Il est même nécessaire que, dans chaque métier, les ouvriers ou les entrepreneurs qui les font travailler aient un certain fonds de richesses mobiliaires amassées d’avance. Nous sommes encore ici obligés de revenir sur nos pas pour rappeler plusieurs choses qui n’ont été d’abord qu’indiquées en passant, quand on a parlé du partage des différentes professions et des différents moyens par lesquels les propriétaires peuvent faire valoir leurs fonds, parce qu’alors on n’aurait pu les bien expliquer sans interrompre le fil des idées.

  1. Il est clair que Turgot ne veut pas dire que tous les revenus de la terre soient un don de la nature. La terre donne naturellement très-peu ; il faut la forcer à produire. Il y a longtemps que les dons de la terre ne sont plus gratuits. Cela remonte à l’expulsion d’Adam du paradis terrestre. — M. Rossi a parfaitement expliqué ce qu’il faut entendre par don naturel de la terre, comparé au produit du travail. C’est sur cette différence qu’est basée la théorie de Ricardo, dont on trouve les bases dans les physiocrates. (Hte D.)

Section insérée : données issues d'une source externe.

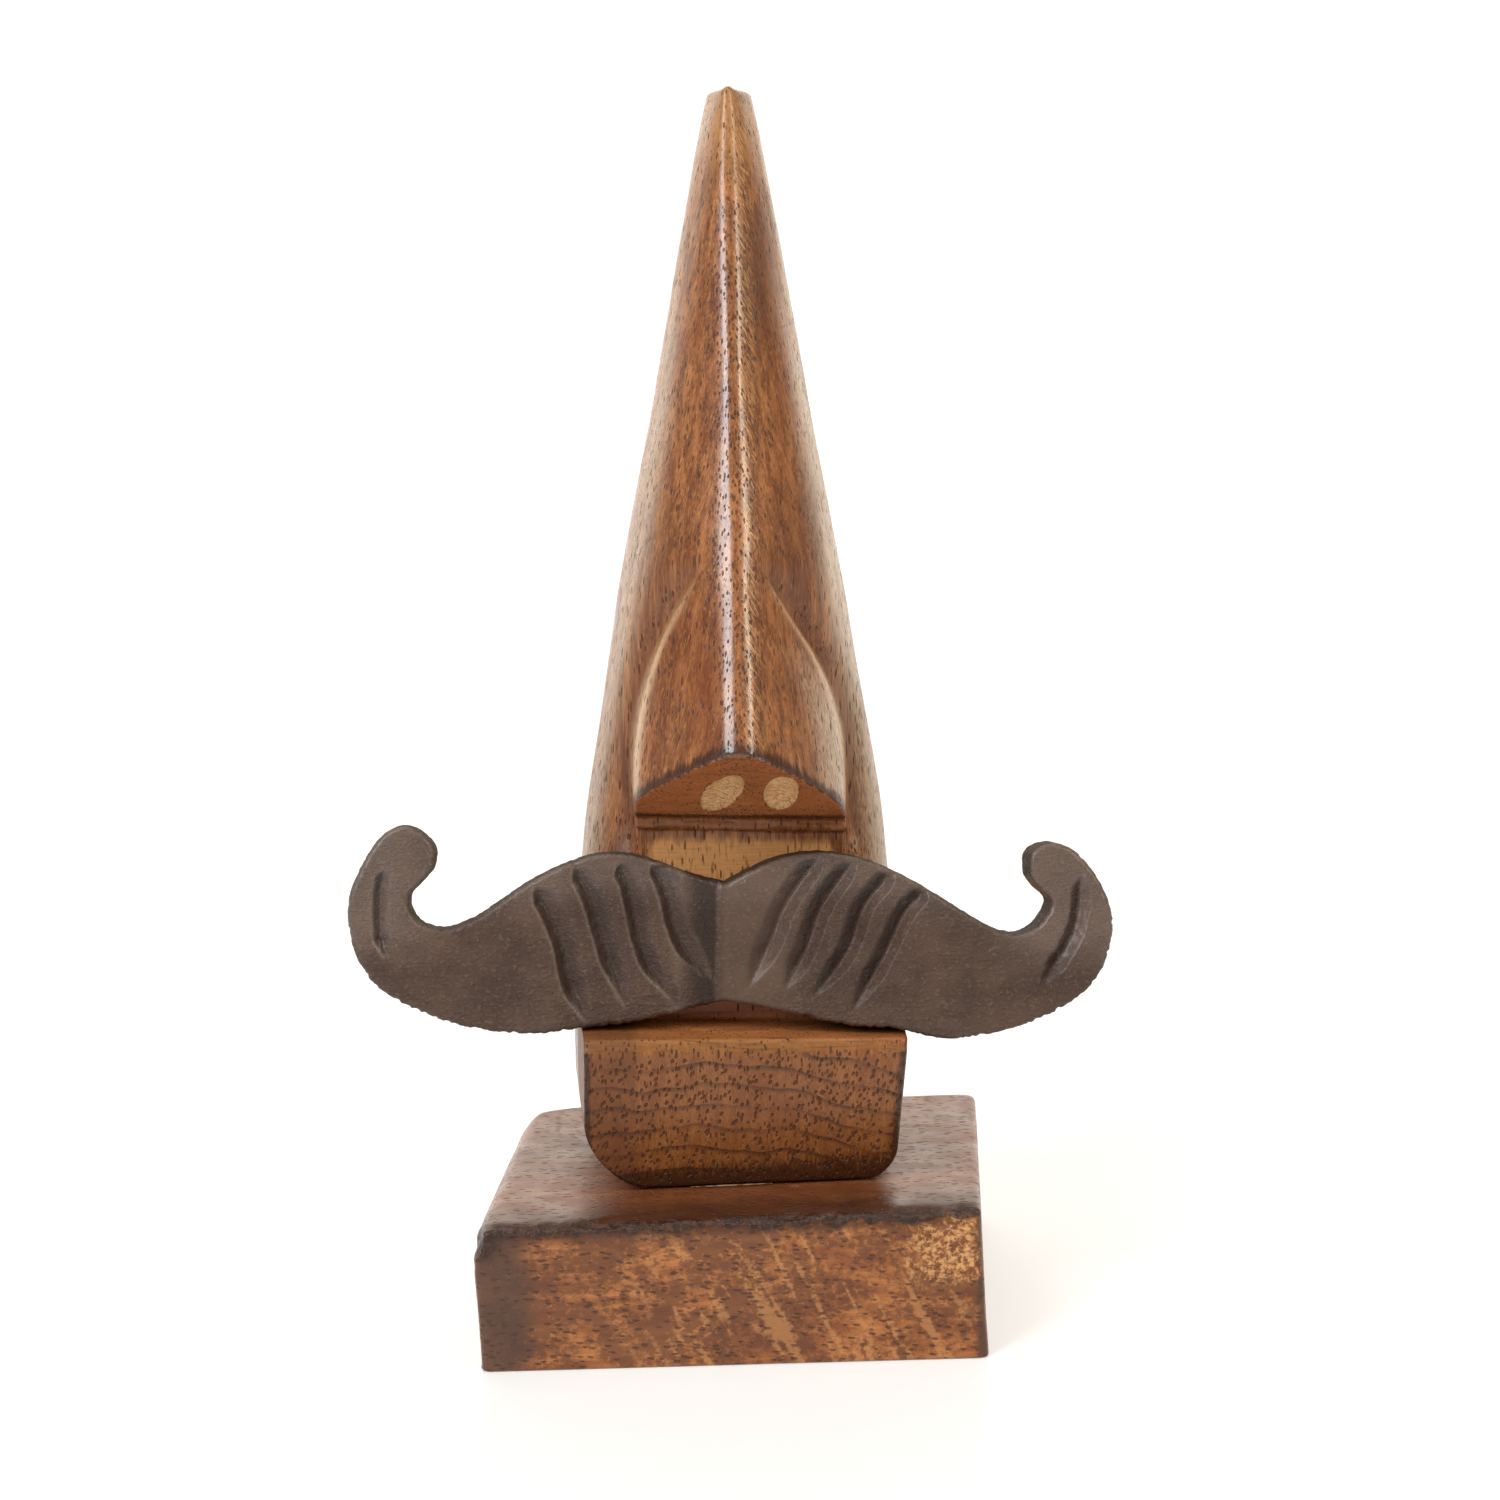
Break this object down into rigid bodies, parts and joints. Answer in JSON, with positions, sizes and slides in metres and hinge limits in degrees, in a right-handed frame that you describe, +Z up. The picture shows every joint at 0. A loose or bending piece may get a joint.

  2. L’avantage principal de l’or et de l’argent pour la formation des capitaux a été de favoriser les plus petites économies, et de les capitaliser de façon qu’elles devinssent au bout d’un certain temps applicables à des acquisitions de meubles et de vêtements d’un usage durable, ou même à solder des travaux utiles. — Avant l’introduction de ces métaux dans le commerce, un homme ne pouvait se former de capital que par la multiplication de ses bestiaux, ou l’emploi de son travail qui n’était pas absolument nécessaire à sa subsistance, à se fabriquer des choses durables qui fussent à son usage, ou qui pussent être vendues. (Note de Dupont de Nemours.)